Monday September 13th 1830 – A most serious catastrophe had almost befallen us. No less than the loss of our steward – but the fates perceiving to what a miserable condition we should be reduced by such a misfortune, kindly averted the dreadful calamity. His skill as a cuisenaire he thinks unequalled. Indeed he has a most exalted idea of his own abilities altogether. Yesterday he begged I would allow him to make a kind of pudding, which according to his account was the finest French dish that could be made. I consented. He told me he must have a piece of new calico to boil it in, which I gave him. But when the pudding made its appearance, it fell far short of our expectations, and very far from his description, it was so insipid that we merely tasted it and sent it away. This morning by way of a joke the Captain told the steward that we had been told he had been so dirty as to boil the pudding in his nightcap. But he took it in earnest, for he said he could not suppose the Captain would tell him a lie, so when we were at dinner he went on deck and got the cloth washed and dried, boasting to the men how he would convince us all of our error. But as soon as he was out of sight, one of the men, to keep up the joke, got his nightcap and rolled it up in the cloth. In the afternoon the Captain, Tom and I were standing together on the quarterdeck. The steward took advantage of the opportunity and came boldly to us to vindicate his wounded reputation

“I have been accused,” says he, “of having boiled the pudden in my nightcap.
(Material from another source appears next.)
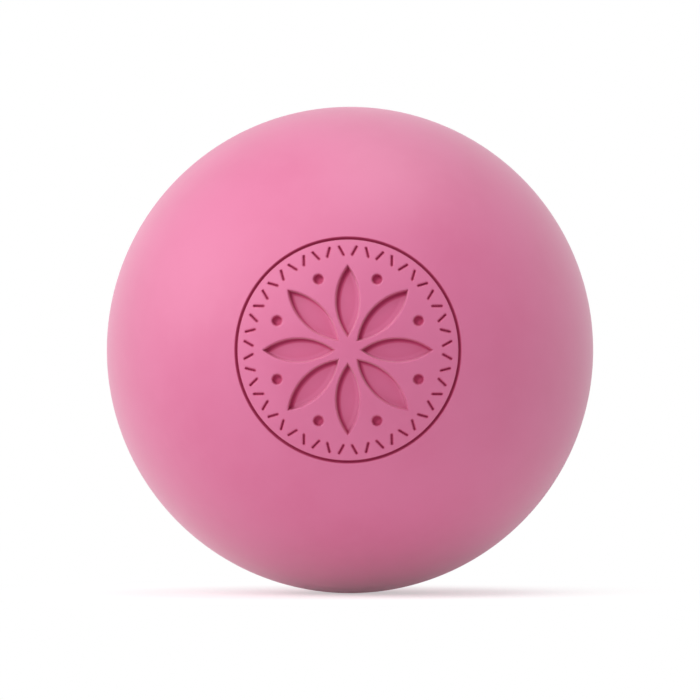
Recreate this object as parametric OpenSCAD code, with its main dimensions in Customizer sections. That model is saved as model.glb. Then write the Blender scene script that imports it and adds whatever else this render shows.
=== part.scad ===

I have brought this to show it is the piece of calico Mrs. Ripley gave me for the purpose, and you may see it has been used.” Upon which Tom began to unfold and examine it, when O! Misericord, out fell the luckless nightcap. I wish I had either the pencil of Cruickshank or the pen of Cervantes, to describe the effect upon our poor steward. His countenance changed instantly and he was almost struck mute; it was like an apparition to him. His first act upon returning to his senses was to throw the innocent cause of his distress overboard. He then in great bustle, carried his trunk to the forecastle and declared he would no longer be subject to such indignities. He said he would work as a sailor although when the Captain asked him if he could take his turn at the wheel [he said]

“No, Sir, but I can sweep the decks.”

A sad degradation from making the finest French dishes – however in the course of the evening he returned to his post, though much broken in spirit, for, he said to me

“The men will now laugh at me so I shall be obliged to carry my head in my bosom.”

He threatened dreadful vengeance upon the person who had tricked him, but of course, no one would acknowledge to it. The scene upon deck was so truly ludicrous that Tom scarcely ceased laughing the whole evening.

Monday September 20th – Rose this morning after a perfectly sleepless night, blowing almost a hurricane. According to Mr. Roe’s account, the most melancholy sea and melancholy night he ever witnessed. The bosun says he has not experienced such a night for ten years, so that we freshwater sailors, as they call us, might well think it a severe gale … we sustained no damage of any consequence and the storm did not continue many hours, but we felt the effects for some time after the wind had subsided, the vessel rolling most dreadfully. But we consoled ourselves by reflecting that we were proceeding on our way at the rate of two hundred miles per day.